Track down the lines that contain "materials" and copy them.

__RAW DATA__.
--------------------------------
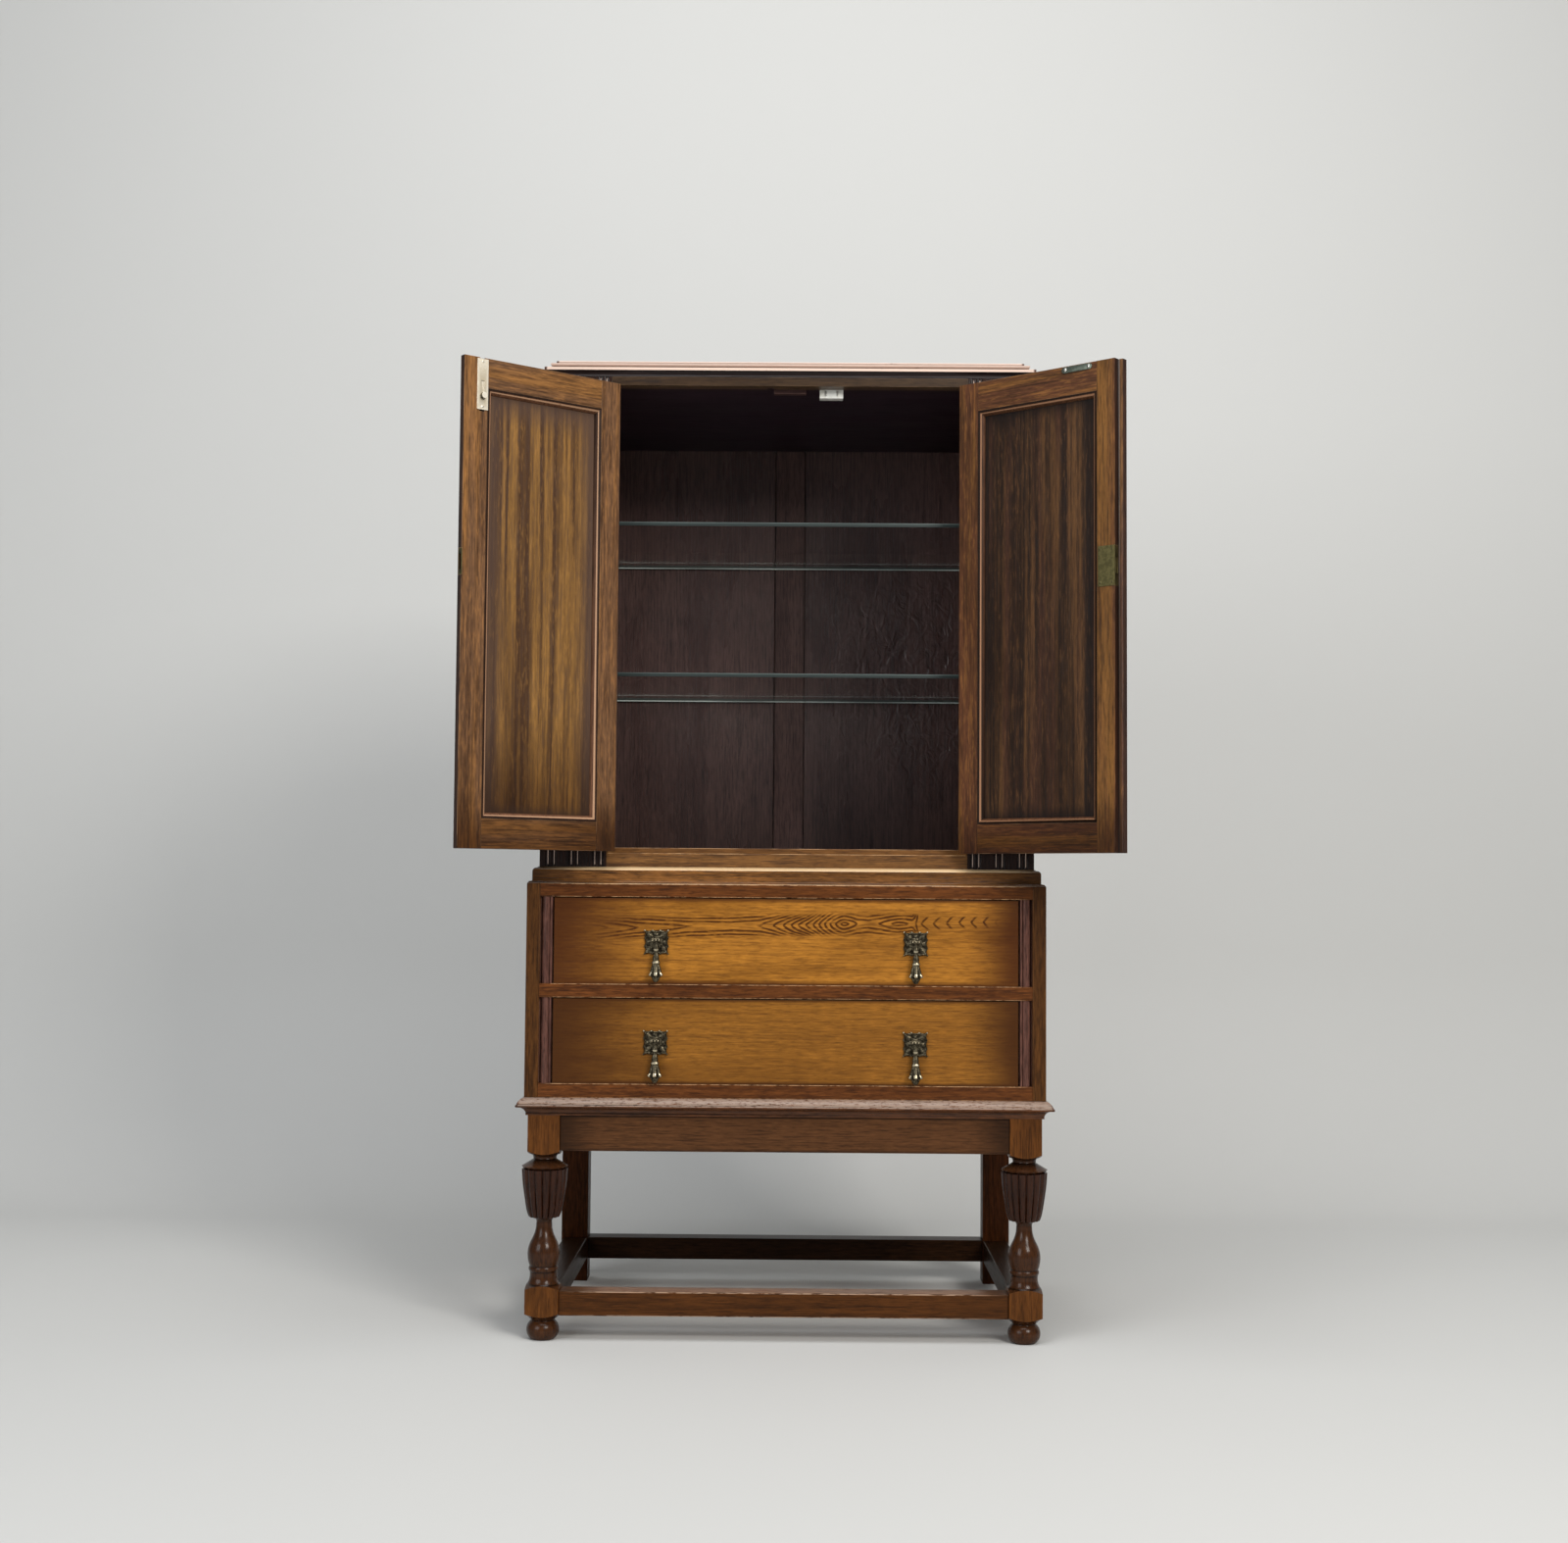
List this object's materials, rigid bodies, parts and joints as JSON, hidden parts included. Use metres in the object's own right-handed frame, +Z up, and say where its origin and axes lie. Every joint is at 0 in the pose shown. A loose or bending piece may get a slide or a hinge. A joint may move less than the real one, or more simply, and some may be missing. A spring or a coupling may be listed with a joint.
{
  "type": "drinks cabinet",
  "caption": "Dark oak drinks cabinet: a cupboard with doors and glass shelves on a chest of drawers, standing on turned front legs joined by stretchers.",
  "frame": {"origin": "on the floor, at the middle of the bounding box seen from above, with both doors open as in the rest pose", "axes": "+Z up, -Y out of the front, +X to the right of a person who faces the front"},
  "size_m": [0.9047, 0.6576, 1.3975],
  "materials": {
    "stained_oak": "dark stained oak, satin polish",
    "dark_oak": "dark stained oak, polished, worn pale on the edges",
    "golden_oak": "golden brown oak, glossy polish",
    "interior_oak": "dark stained, matt to satin",
    "antique_bronze": "cast, dark patina with bright high points",
    "aged_brass": "tarnished brass",
    "steel": "dull zinc-plated steel",
    "nickel": "dull nickel plate",
    "white_plastic": "white moulded plastic",
    "shelf_glass": "clear float glass, ground edge"
  },
  "bodies": {
    "carcass": {"back_muntin": "interior_oak", "back_panels": "interior_oak", "base_moulding": "dark_oak", "chest_back": "interior_oak", "chest_rails": "stained_oak", "chest_sides": "stained_oak", "chest_stiles": "stained_oak", "cornice_moulding": "dark_oak", "cupboard_ceiling": "interior_oak", "cupboard_floor": "interior_oak", "cupboard_rails": "stained_oak", "cupboard_sides": "stained_oak", "door_stops": "interior_oak", "drawer_runners": "interior_oak", "dust_boards": "interior_oak", "front_apron": "stained_oak", "front_leg_left": "dark_oak", "front_leg_right": "dark_oak", "front_stretcher": "stained_oak", "glass_shelves": "shelf_glass", "hinge_frame_leaves": "aged_brass", "magnetic_catch": "white_plastic", "pilasters": "stained_oak", "rear_legs": "stained_oak", "reeded_strips": "dark_oak", "shelf_pins": "aged_brass", "side_and_rear_aprons": "stained_oak", "side_and_rear_stretchers": "stained_oak", "stop_block": "interior_oak", "top_board": "stained_oak", "waist_board": "interior_oak", "waist_moulding": "dark_oak"},
    "left_door": {"left_door_stiles": "stained_oak", "left_door_rails": "stained_oak", "left_door_panel": "stained_oak", "left_door_beading": "dark_oak", "left_hinge_door_leaves": "aged_brass", "bolt_plate": "nickel", "lock_keeper": "aged_brass"},
    "right_door": {"right_door_stiles": "stained_oak", "right_door_rails": "stained_oak", "right_door_panel": "stained_oak", "right_door_beading": "dark_oak", "right_hinge_door_leaves": "aged_brass", "lock_case": "aged_brass", "escutcheon": "aged_brass", "strike_plate": "steel"},
    "top_bolt": {"top_bolt": "nickel"},
    "lock_bolt": {"lock_bolt": "aged_brass"},
    "upper_drawer": {"upper_drawer_front": "golden_oak", "upper_drawer_box": "interior_oak", "upper_pull_plates": "antique_bronze"},
    "upper_left_drop": {"upper_drop_left": "antique_bronze"},
    "upper_right_drop": {"upper_drop_right": "antique_bronze"},
    "lower_drawer": {"lower_drawer_front": "golden_oak", "lower_drawer_box": "interior_oak", "lower_pull_plates": "antique_bronze"},
    "lower_left_drop": {"lower_drop_left": "antique_bronze"},
    "lower_right_drop": {"lower_drop_right": "antique_bronze"}
  },
  "joints": [
    {"name": "left_door_hinge", "type": "hinge", "parent": "carcass", "child": "left_door", "pos_m": [-0.2562, -0.1471, 1.0215], "axis": [0, 0, -1], "range_deg": [-141, 19]},
    {"name": "right_door_hinge", "type": "hinge", "parent": "carcass", "child": "right_door", "pos_m": [0.2562, -0.1471, 1.0215], "axis": [0, 0, 1], "range_deg": [-140.5, 19.5]},
    {"name": "top_bolt_slide", "type": "slide", "parent": "left_door", "child": "top_bolt", "axis": [0, 0, 1], "range_m": [0, 0.009]},
    {"name": "lock_bolt_slide", "type": "slide", "parent": "right_door", "child": "lock_bolt", "axis": [0.7716, -0.6361, 0], "range_m": [0, 0.006]},
    {"name": "upper_drawer_slide", "type": "slide", "parent": "carcass", "child": "upper_drawer", "axis": [0, -1, 0], "range_m": [0, 0.3]},
    {"name": "upper_left_drop_hinge", "type": "hinge", "parent": "upper_drawer", "child": "upper_left_drop", "pos_m": [-0.183, -0.17, 0.56225], "axis": [-1, 0, 0], "range_deg": [0, 85]},
    {"name": "upper_right_drop_hinge", "type": "hinge", "parent": "upper_drawer", "child": "upper_right_drop", "pos_m": [0.183, -0.17, 0.56225], "axis": [-1, 0, 0], "range_deg": [0, 85]},
    {"name": "lower_drawer_slide", "type": "slide", "parent": "carcass", "child": "lower_drawer", "axis": [0, -1, 0], "range_m": [0, 0.3]},
    {"name": "lower_left_drop_hinge", "type": "hinge", "parent": "lower_drawer", "child": "lower_left_drop", "pos_m": [-0.183, -0.17, 0.42125], "axis": [-1, 0, 0], "range_deg": [0, 85]},
    {"name": "lower_right_drop_hinge", "type": "hinge", "parent": "lower_drawer", "child": "lower_right_drop", "pos_m": [0.183, -0.17, 0.42125], "axis": [-1, 0, 0], "range_deg": [0, 85]}
  ]
}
--------------------------------
__SOLUTION FOR THIS TASK__.
List this object's materials, rigid bodies, parts and joints as JSON, hidden parts included. Use metres in the object's own right-handed frame, +Z up, and say where its origin and axes lie. Every joint is at 0 in the pose shown. A loose or bending piece may get a slide or a hinge. A joint may move less than the real one, or more simply, and some may be missing. A spring or a coupling may be listed with a joint.
  "materials": {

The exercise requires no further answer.